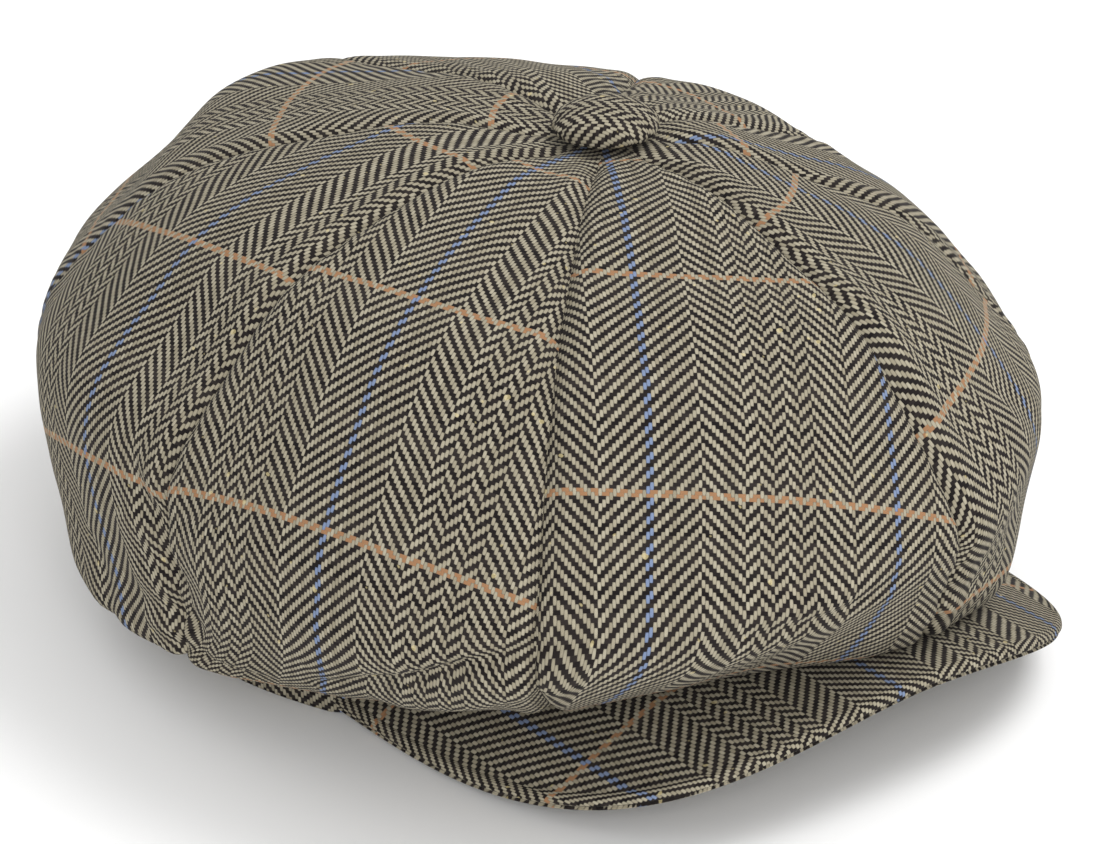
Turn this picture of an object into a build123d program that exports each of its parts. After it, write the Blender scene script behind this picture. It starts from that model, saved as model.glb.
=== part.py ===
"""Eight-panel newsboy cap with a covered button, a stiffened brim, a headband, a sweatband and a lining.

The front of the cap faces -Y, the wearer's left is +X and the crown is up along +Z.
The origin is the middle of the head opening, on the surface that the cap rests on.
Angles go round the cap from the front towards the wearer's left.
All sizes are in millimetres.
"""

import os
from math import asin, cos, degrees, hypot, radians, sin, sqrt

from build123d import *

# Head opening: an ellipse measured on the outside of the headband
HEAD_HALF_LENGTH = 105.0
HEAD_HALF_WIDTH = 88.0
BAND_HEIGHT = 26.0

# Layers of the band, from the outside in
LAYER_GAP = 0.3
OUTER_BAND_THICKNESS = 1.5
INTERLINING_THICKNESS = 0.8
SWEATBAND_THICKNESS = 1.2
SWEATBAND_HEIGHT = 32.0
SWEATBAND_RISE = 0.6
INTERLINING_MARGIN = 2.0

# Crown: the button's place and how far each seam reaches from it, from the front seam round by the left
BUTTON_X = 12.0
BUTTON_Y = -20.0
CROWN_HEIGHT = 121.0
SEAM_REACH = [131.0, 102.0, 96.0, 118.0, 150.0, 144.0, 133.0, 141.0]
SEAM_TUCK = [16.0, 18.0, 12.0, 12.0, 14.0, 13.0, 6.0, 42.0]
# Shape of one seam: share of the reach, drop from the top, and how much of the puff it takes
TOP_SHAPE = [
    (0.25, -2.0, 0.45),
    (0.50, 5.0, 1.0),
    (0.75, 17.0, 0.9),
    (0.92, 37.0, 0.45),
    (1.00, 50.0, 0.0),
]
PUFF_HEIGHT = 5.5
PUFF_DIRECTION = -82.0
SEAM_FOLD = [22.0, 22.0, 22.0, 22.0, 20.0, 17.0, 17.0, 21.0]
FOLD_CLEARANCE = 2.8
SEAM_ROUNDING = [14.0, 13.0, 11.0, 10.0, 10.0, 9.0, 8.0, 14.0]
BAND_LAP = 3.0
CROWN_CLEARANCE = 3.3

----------

▸ **Required work**
Scan the material above. Copy each line where "that" occurs.

▸ **Solution to this exercise**
Turn this picture of an object into a build123d program that exports each of its parts. After it, write the Blender scene script behind this picture. It starts from that model, saved as model.glb.
The origin is the middle of the head opening, on the surface that the cap rests on.